In July 2018, Exel Composites’ (Vantaa, Finland) company Diversified Structural Composites (DSC) developed a fiber-optic-embedded carbon fiber composite rod for Ziebel’s (Tananger, Norway) well intervention system. The DSC-manufactured 6.2-km-long, 15-mm-diameter carbon fiber rod (the Z-Rod), is designed to deliver multiple fiber optic cables securely into a hostile downhole environment. Typically, the rod is deployed into a producing or injecting well for 48 hours, where the fiber optic sensors measure temperature and acoustic vibrations along its length. This enables a variety of applications — including flow allocation, fluid movement visualization, leak detection and stimulation fluid monitoring — which are valuable for optimal well and reservoir management.
High-pressure gas storage vessels represent one of the biggest and fastest-growing markets for advanced composites. Although they are used in self-contained breathing apparatuses and provide oxygen and gas storage on aerospace vehicles, the primary end-markets for composite-reinforced pressure vessels are bulk transportation of compressed natural gas (CNG) products, and fuel storage in passenger cars, buses and trucks with powertrains dependent on CNG and hydrogen alternatives to gasoline and diesel.
Seven years ago, the world’s natural gas-powered vehicles (NGVs) — cars, trucks, buses, and fork-lift vehicles — numbered about 10 million. By 2023, the NGV population could be more than 65 million. Based on strong demand in Argentina, Brazil, China, India, Iran, Italy and Pakistan, NGV deliveries could reach nearly 11 million per year by 2023. The vast majority (94%) of these NGVs are expected to be equipped with high-pressure (200+ bar) fuel storage systems.
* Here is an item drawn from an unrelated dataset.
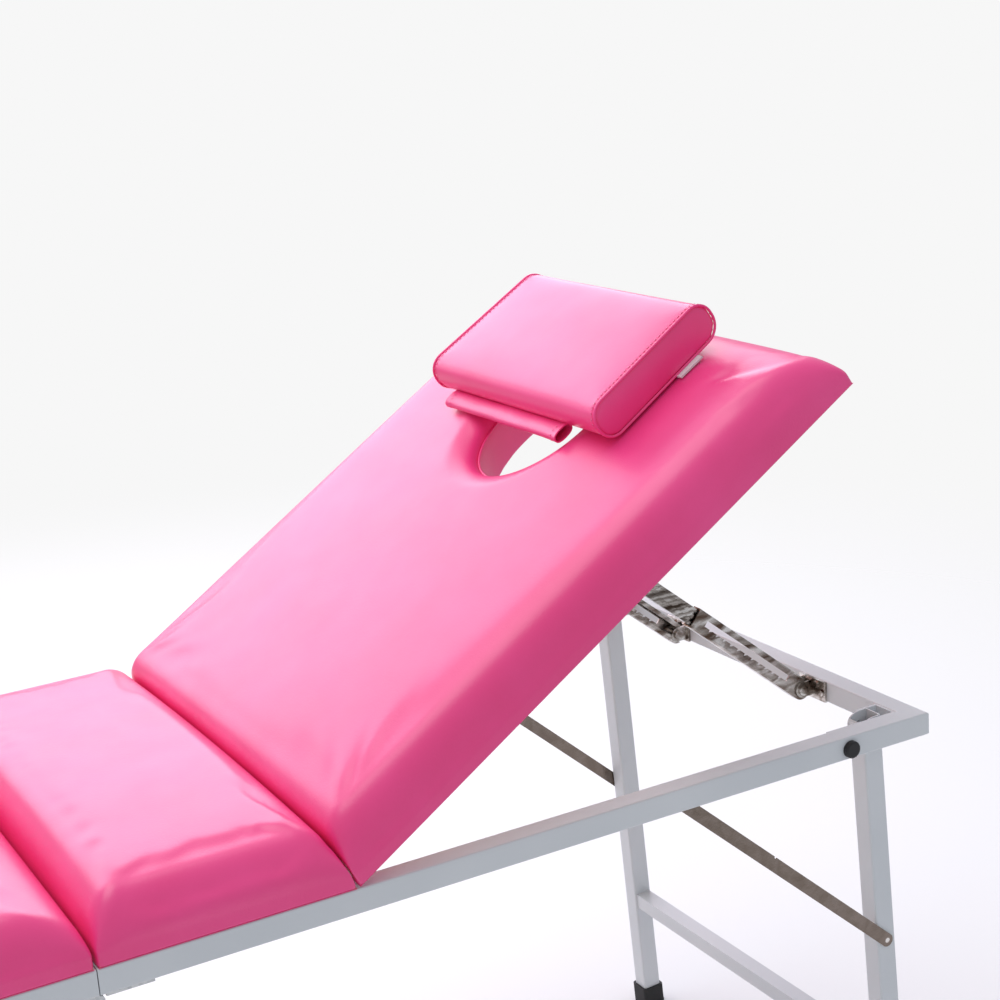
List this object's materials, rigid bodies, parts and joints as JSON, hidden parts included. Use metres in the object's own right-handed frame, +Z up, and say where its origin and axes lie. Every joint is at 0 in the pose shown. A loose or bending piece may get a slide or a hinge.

Although past promises about the marketability of pressure vessels for hydrogen (H2) storage in automobile fuel-cell powered drivetrains systems were received with well-deserved skepticism, 13 automotive OEMs have fielded FCV demonstrators and test fleets. The number of new-build FCVs was up to 4,000 in 2014 and, says Composite Forecasts’ Chris Red, it is plausible that annual production could climb to approximately 200,000 vehicles per year by 2023. This would create sizeable demand for high-pressure hydrogen storage tanks. Further, demand for much larger vessels, for use in over-the-road and water transport of gases, is growing.
A growing and likely huge, sustainable market for pressure vessels is the construction of seawater reverse osmosis (SWRO) desalination plants. SWRO depends on membrane systems that serially cleanse water piped onshore from the ocean (see “Utility Infrastructure”). These membranes must be encased in membrane housings. Filament-wound fiberglass pressure vessels are used almost exclusively for this purpose today, in quantities of as many as 6,000 per desalination plant. The Freedonia Group (Cleveland, Ohio) predicts demand for SWRO housings and related equipment will increase 6.9% per year. In the US alone, the market was worth about US$495 million in 2017.
Linerless, all-composite pressure vessels, which fit the more recent and radical Type V classification and are best able to reduce mass in weight-sensitive applications, are the goal for a number of pressure vessel manufacturers. Infinite Composites Technologies (ICT), Tulsa, OK, US) offers one of a growing number of Type V vessels coming to market. The company’s patented infinite composite pressure vessel or infiniteCPV (iCPV), an all-composite design, enables users to take advantage of the maximum fuel storage capacity by reducing vessel weight. The iCPV provides 10% more usable volume and reduces vessel weight by 90% compared to conventional vessels. And while the company has a focus on developing next-generation fuel storage and delivery systems for natural gas vehicles and storage applications, it also hopes to introduce its Type V tank technologies to the commercial space industry.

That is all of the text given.